Jesus, ever merciful, tells the story of the Prodigal Son, in part so that the Jewish leadership might come to repentance.  Again.  Consider:

  • In a previous post, Jesus tells a parable of the Parable of the Wicked Tenants to the Chief Priests and the elders.  They correctly see that the tenants in the parable are wicked, but cannot see they they themselves are doing the same thing as the tenants; they will kill the Son.  They refuse or cannot hear the truth about their own sinfulness and repent.
  • In this verse, Jesus is again offering the Jewish leadership a chance to identify their sinfulness and to repent.
  • The reading starts out with a criticism of tax collectors and sinners.  Jesus, as God, can use all events in a masterful way to draw those who are willing to Him.  So He tells a parable.
  • The Prodigal Son is one of the greatest stories ever told and it is beyond the scope of this post to dissect it, but study it you should.

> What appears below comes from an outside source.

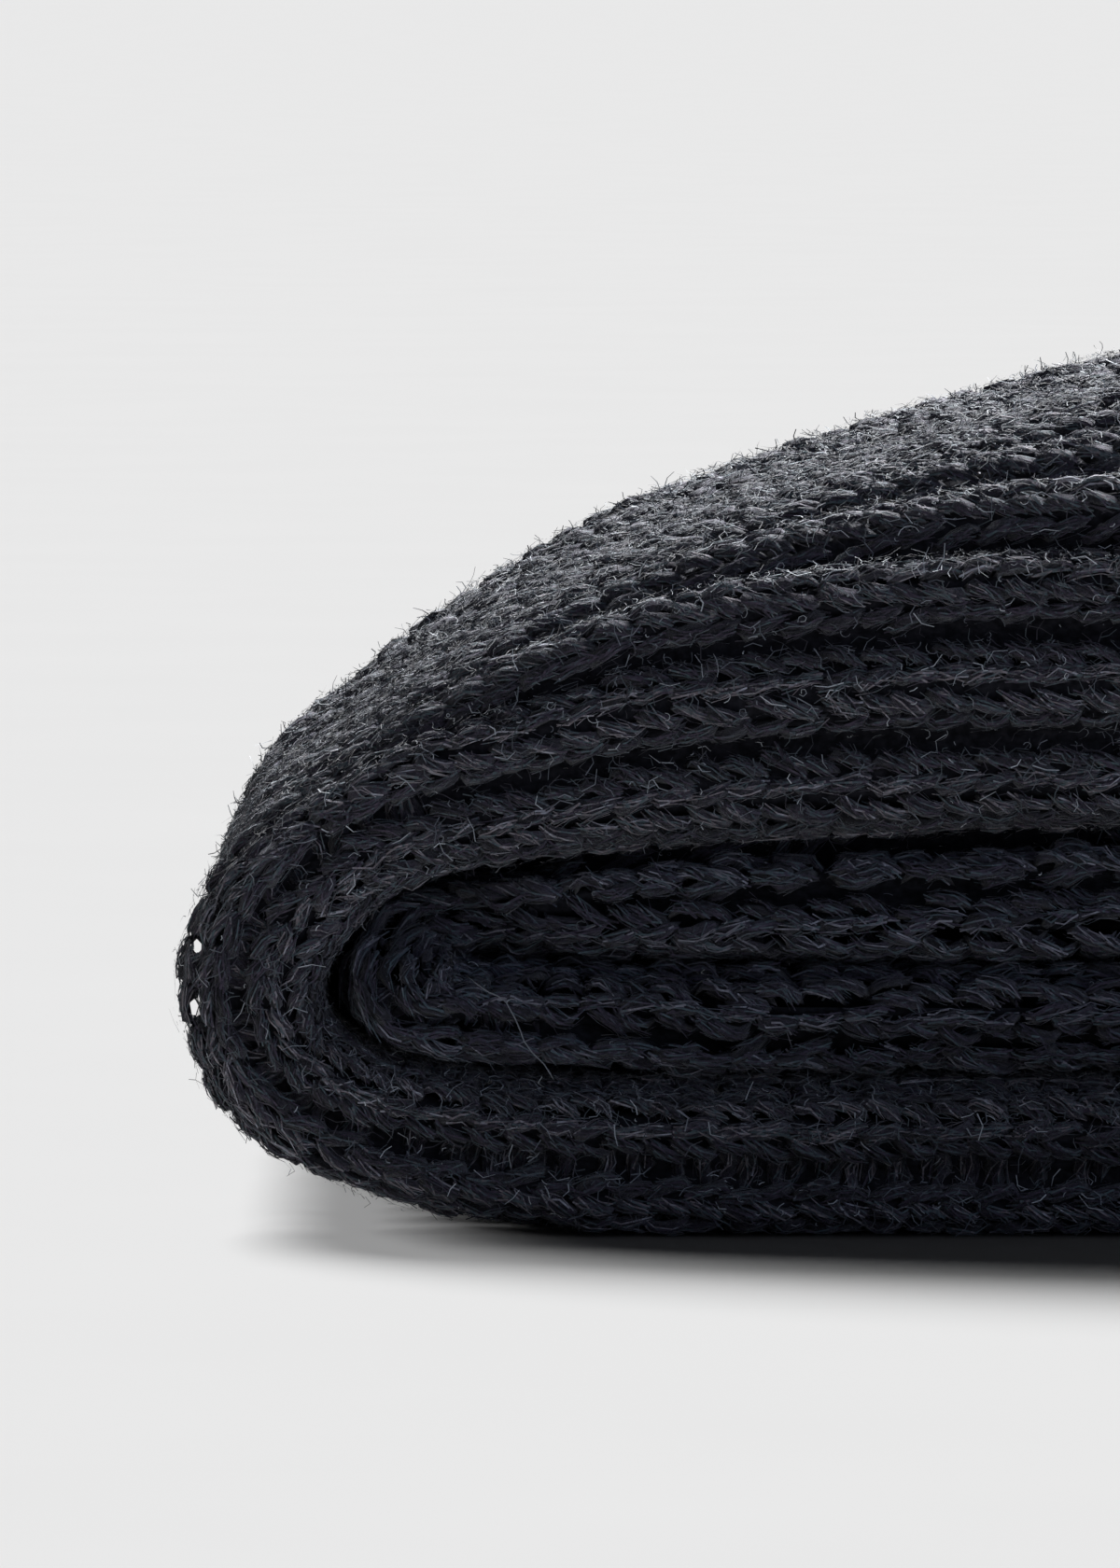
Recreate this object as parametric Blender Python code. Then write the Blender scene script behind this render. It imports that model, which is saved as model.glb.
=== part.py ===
"""A pair of ribbed knit socks, one folded in half round the other.

Each sock is a knitted tube that lies pressed flat and is folded in half across its length. Its leg is the upper run, with
the open cuff at the right, and its foot is the lower run, with the closed toe at the right. The fold is at the left. The
outer sock wraps the inner one, whose hidden layers are one rounded solid that is layered only at its edges. The ribs run
along the tube, so they stand up in every section.

All sizes below are in millimetres. X runs from the fold to the open end, Y from the near edge to the far one, Z up.
"""

import math
from collections import namedtuple

import bmesh
import bpy
import numpy as np

MM = 0.001

# The knitted fabric
RIBS_OUT = 22  # ribs across the face of the flattened tube that looks out of the fold
RIBS_IN = 18  # ribs across the face that looks into the fold
RIB_DEPTH = 1.1  # how deep the purl valley lies under the two knit columns of a rib
RIB_SLOPE = 0.24  # a narrow rib's valley is this share of its pitch deep, if that is less
DEEP_VALLEY = 1.6  # the near edge's first valley is deeper by this factor, because the bend pulls it open
CREST_AT = (0.27, 0.73)  # where a rib's flat crest starts and ends, as shares of its pitch
RIB_WRAP = 0.6  # how far the edge rib wraps round the tube's edge
THICK = 6.8  # both walls of the flattened tube, with the slit between them

# The hollow of the tube
SLIT = 0.6  # between the two walls
MOUTH = 1.7  # the same at the cuff, where the tube gapes
SOLID_EDGE = 6.0  # from the tube's edge to where its hollow starts
HOLLOW_POINTS = 16  # across the hollow, on each of its faces

CLEAR = 0.35  # between one layer and the next
SLIT_LEVEL = 11.95  # the height at which the inner sock's two runs meet
RUN_GAP = 0.3  # between these two runs

# One row for each section of a sock, in order from the cuff to the toe.
#   x, z        where the edge of the face that looks into the fold lies
#   lean        which way the section stands up: 0 upwards, 90 to the left, 180 downwards
#   rise        its height in the middle;  near, far  its half-widths;  power  how square its shoulders are
#   tuck, reach how far its edge tucks under, and over what height
#   wide        how much wider the ribs at its edges are than the mean, as a share
#   rib         the ribs' depth as a share of the full one: heel and toe are knitted plain
Section = namedtuple("Section", "x z lean rise near far power tuck reach wide rib")

OUTER_SECTIONS = [
    Section(*row)
    for row in (
        # cuff
        (192.6, 17.6, 0, 10.2, 38.2, 38.0, 3.4, 2.2, 5.5, 0.0, 0.3),
        (191.4, 17.2, 0, 11.1, 38.7, 38.5, 3.4, 2.4, 6.0, 0.0, 1.0),
        (181.0, 17.4, 0, 13.4, 39.0, 38.7, 3.5, 2.6, 6.5, 0.0, 1.0),
        # leg
        (164.0, 17.6, 0, 17.4, 39.4, 39.0, 3.8, 2.8, 7.5, 0.0, 1.0),
        (144.0, 17.9, 0, 21.6, 39.8, 39.4, 4.1, 3.0, 8.5, 0.0, 1.0),
        (122.0, 18.2, 0, 24.9, 40.0, 39.8, 4.3, 3.0, 9.0, 0.0, 1.0),
        (100.0, 18.4, 0, 26.3, 40.0, 40.0, 4.4, 3.0, 9.0, 0.0, 1.0),
        (79.0, 18.5, 0, 25.6, 40.0, 40.0, 4.6, 3.0, 9.0, 0.0, 1.0),
        (60.0, 18.5, 0, 22.8, 39.8, 39.9, 4.8, 3.0, 9.0, 0.0, 1.0),
        (44.0, 18.3, 1, 19.1, 39.5, 39.6, 5.2, 3.0, 9.0, 0.02, 1.0),
        (32.0, 17.9, 2, 15.9, 39.3, 39.2, 6.2, 2.8, 8.5, 0.1, 1.0),
        (22.5, 17.4, 4, 12.8, 39.0, 38.8, 8.0, 2.4, 7.5, 0.1, 1.0),
        # fold
        (16.5, 16.8, 8, 10.1, 38.8, 38.5, 8.0, 2.1, 6.0, 0.04, 1.0),
        (12.8, 16.2, 16, 7.8, 38.6, 38.2, 8.0, 1.8, 5.0, 0.05, 1.0),
        (10.2, 15.2, 32, 6.5, 38.4, 38.0, 8.0, 1.5, 4.0, 0.1, 1.0),
        (8.7, 13.9, 52, 6.8, 38.2, 37.8, 8.0, 1.3, 3.4, 0.15, 1.0),
        (7.6, 12.5, 72, 7.0, 38.0, 37.7, 8.0, 1.2, 3.0, 0.2, 1.0),
        (7.1, 11.1, 90, 7.1, 38.0, 38.0, 7.0, 1.2, 3.0, 0.2, 1.0),
        (7.4, 9.8, 106, 7.1, 38.0, 38.8, 7.4, 1.4, 3.0, 0.2, 1.0),
        (8.7, 8.7, 128, 7.1, 38.2, 40.0, 8.0, 1.6, 3.0, 0.2, 1.0),
        (10.8, 7.8, 146, 6.9, 38.5, 42.0, 9.0, 1.8, 2.9, 0.15, 1.0),
        (14.6, 7.1, 166, 6.95, 38.8, 45.0, 10.0, 2.0, 2.8, 0.1, 1.0),
        (19.0, 6.8, 179, 6.8, 39.0, 48.5, 10.0, 2.2, 2.8, 0.1, 1.0),
        # foot, with the heel pouch at its far edge
        (28.0, 6.8, 180, 6.8, 39.0, 53.0, 10.0, 2.2, 2.8, 0.1, 1.0),
        (40.0, 6.8, 180, 6.8, 39.0, 55.5, 10.0, 2.2, 2.8, 0.1, 1.0),
        (54.0, 6.8, 180, 6.8, 39.0, 53.0, 10.0, 2.2, 2.8, 0.1, 1.0),
        (70.0, 6.8, 180, 6.8, 39.0, 45.0, 10.0, 2.2, 2.8, 0.1, 1.0),
        (86.0, 6.8, 180, 6.8, 39.0, 40.0, 10.0, 2.2, 2.8, 0.1, 1.0),
        (112.0, 6.8, 180, 6.8, 39.0, 39.0, 10.0, 2.2, 2.8, 0.1, 1.0),
        (140.0, 6.8, 180, 6.8, 38.8, 38.8, 10.0, 2.2, 2.8, 0.1, 1.0),
        # toe
        (163.0, 6.8, 180, 6.8, 38.0, 38.0, 7.0, 2.8, 2.8, 0.1, 1.0),
        (178.0, 6.7, 180, 6.7, 35.0, 35.0, 5.5, 2.4, 2.8, 0.0, 0.5),
        (189.0, 6.4, 180, 6.2, 29.0, 29.0, 4.2, 2.0, 2.6, 0.0, 0.0),
        (196.5, 5.9, 180, 5.3, 20.5, 20.5, 3.2, 1.6, 2.2, 0.0, 0.0),
        (200.8, 5.2, 180, 3.8, 11.5, 11.5, 2.6, 1.0, 1.6, 0.0, 0.0),
        (202.6, 4.6, 180, 2.3, 4.5, 4.5, 2.2, 0.5, 1.0, 0.0, 0.0),
    )
]
OUTER_HOLLOW = (0, 33)  # its hollow runs from the cuff into the toe, from this row to the one before that
FLAT_FROM, FLAT_PRESS = 178, 1.08  # rows that lean this much rest on the table, and are pressed flat there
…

  • In terms of the Jewish leadership, Jesus identifies them with the “elder son”.
  • The elder son is jealous and angry at the younger son, the sinners:  The Pharisees and scribes hated sinners, not just their sins, but the sinners themselves.
  • The elder son, supposedly the “good son” is not so much; he dishonors the father by challenging him in anger; instead of lovingly doing his father’s will, there is a resentment that the elder son is not getting rewarded enough; his sacrifices are not being recognized; sounds a lot like the self-righteous Pharisees.

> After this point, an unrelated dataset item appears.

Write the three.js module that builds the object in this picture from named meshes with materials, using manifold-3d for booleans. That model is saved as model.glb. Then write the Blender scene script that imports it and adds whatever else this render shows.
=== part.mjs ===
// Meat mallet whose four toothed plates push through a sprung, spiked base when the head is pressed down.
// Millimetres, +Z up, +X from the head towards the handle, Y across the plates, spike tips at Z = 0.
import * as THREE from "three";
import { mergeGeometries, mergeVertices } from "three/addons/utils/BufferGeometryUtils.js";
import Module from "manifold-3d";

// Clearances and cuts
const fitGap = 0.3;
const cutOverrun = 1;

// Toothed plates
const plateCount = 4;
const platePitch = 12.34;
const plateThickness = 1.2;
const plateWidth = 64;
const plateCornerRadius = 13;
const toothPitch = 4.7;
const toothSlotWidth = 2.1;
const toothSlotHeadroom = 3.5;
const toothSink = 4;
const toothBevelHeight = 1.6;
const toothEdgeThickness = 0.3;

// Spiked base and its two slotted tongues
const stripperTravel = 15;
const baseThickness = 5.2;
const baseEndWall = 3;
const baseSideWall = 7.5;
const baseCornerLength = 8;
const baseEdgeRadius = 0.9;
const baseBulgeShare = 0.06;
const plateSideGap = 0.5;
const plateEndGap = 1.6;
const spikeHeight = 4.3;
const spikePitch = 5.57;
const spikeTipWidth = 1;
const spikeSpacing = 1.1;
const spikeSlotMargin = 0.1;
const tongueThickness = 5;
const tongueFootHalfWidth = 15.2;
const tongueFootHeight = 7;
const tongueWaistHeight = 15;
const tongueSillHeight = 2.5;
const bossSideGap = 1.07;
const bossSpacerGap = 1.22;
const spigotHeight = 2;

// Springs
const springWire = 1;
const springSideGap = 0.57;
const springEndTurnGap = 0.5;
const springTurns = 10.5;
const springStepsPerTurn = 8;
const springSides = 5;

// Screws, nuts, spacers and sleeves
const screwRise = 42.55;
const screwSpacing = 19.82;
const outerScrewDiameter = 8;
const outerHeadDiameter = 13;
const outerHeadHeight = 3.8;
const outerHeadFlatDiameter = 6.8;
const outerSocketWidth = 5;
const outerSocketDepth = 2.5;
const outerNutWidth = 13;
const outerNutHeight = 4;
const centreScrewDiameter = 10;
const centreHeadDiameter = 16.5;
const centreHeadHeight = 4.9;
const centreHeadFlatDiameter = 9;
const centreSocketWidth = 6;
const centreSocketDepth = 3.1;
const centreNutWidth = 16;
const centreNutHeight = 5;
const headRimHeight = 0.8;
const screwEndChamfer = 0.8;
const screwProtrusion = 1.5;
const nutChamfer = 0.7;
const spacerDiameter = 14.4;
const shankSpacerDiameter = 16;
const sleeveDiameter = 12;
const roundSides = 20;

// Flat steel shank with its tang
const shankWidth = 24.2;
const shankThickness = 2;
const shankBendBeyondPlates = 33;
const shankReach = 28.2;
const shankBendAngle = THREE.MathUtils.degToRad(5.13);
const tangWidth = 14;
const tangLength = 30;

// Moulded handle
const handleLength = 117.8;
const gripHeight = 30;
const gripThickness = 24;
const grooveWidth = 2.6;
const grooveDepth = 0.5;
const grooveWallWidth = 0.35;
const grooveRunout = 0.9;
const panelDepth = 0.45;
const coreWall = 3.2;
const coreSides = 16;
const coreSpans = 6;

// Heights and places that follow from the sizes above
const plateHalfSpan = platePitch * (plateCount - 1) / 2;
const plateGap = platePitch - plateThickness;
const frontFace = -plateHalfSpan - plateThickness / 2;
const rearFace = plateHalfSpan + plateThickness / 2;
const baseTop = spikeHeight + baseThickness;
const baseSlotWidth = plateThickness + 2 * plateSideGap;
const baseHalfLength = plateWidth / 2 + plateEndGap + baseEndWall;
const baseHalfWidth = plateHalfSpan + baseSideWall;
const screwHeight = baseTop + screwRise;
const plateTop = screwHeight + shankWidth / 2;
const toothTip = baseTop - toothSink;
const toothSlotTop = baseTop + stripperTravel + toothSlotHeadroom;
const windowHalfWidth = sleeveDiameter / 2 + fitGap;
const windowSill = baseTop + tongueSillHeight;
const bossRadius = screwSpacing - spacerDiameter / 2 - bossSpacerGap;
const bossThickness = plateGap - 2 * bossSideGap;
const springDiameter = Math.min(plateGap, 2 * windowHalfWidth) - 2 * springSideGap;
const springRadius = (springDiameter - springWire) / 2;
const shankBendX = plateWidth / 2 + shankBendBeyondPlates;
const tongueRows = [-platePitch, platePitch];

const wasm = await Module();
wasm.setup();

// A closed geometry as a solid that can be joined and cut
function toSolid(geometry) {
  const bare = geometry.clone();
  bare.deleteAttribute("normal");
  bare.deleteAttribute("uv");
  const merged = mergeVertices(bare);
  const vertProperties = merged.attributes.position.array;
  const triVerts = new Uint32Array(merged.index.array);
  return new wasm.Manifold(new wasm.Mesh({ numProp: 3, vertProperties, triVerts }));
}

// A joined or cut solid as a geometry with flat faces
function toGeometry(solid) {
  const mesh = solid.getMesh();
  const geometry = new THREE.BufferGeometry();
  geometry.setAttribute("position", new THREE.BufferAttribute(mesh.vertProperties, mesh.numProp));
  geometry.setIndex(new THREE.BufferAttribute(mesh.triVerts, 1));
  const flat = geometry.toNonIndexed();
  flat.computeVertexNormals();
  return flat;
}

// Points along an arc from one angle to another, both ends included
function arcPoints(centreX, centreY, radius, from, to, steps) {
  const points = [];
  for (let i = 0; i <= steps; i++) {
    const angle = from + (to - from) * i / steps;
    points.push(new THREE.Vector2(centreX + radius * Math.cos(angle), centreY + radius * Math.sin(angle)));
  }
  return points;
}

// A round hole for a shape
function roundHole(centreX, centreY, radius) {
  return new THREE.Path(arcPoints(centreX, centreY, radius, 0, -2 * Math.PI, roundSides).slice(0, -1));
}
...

  • The elder son calls his prodigal son, “this son of yours”; the elder son can’t even bring himself to call the prodigal his brother.  Just like the Pharisees’ lack of identification with the sinners.

Despite the Pharisees’ hard hearts and blind eyes, Jesus continues to offer them His Divine Mercy.

Trouble is the Unmerciful are often blind to the whole idea of Mercy.  Too bad for them.